I’m kinda encouraged that the topic garners interest … from new participants.

2 Likes

One way you could achieve this type of configuration (I just thought of this myself)…Voltage Modular synth can be used as a synth or effects plugin in a DAW. If you had the Core bundle ($99 regular price), they have plugin modules that would allow you to sequence any of your favorite synth and effects plugins into the modular signal patch. Then you just save your patch. All you would have to do is insert Voltage Modular as a plugin in your DAW and then call up the saved patch.

You would need to look into this, I’m not sure if Voltage works with every DAW that’s out there. Next to Cantabile, Voltage Modular is the most useful tool I have. You can use it as a standalone app, as a synth plugin, as an effects plugin…it pairs really well with Cantabile and has very flexible MIDI controls. They had a really good Black Friday sale, I forget was the deal was…the entry-level Nucleus bundle was only $9. I upgraded really quick while the sale was still going as soon as I saw how good the MIDI controls worked with my wind controller.

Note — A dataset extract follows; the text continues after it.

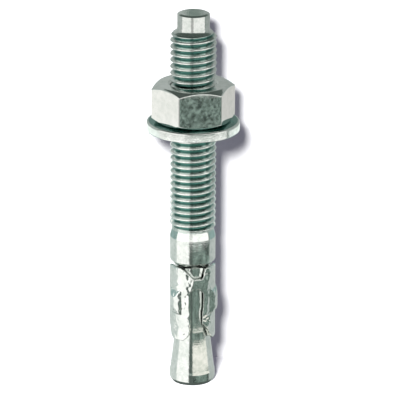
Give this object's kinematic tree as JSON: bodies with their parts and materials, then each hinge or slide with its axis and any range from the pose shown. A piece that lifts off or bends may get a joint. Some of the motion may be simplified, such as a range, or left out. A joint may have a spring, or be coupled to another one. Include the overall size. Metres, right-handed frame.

Thanks. there are all sorts of ways I could achieve it by wrapping VSTs in a wrapper and putting the wrapper in both Cubase and Cantabile, but I would simply like to see a cantabile rack available as a Cubase VST. Simples. Not sure it will ever happen, but if you don’t ask you don’t get :slight_smile:

1 Like

Been off the forum for a while. As I just renewed my subscription, I thought I’d poke the embers of this old chestnut.
Hope you are all well, Cantabile compadres!!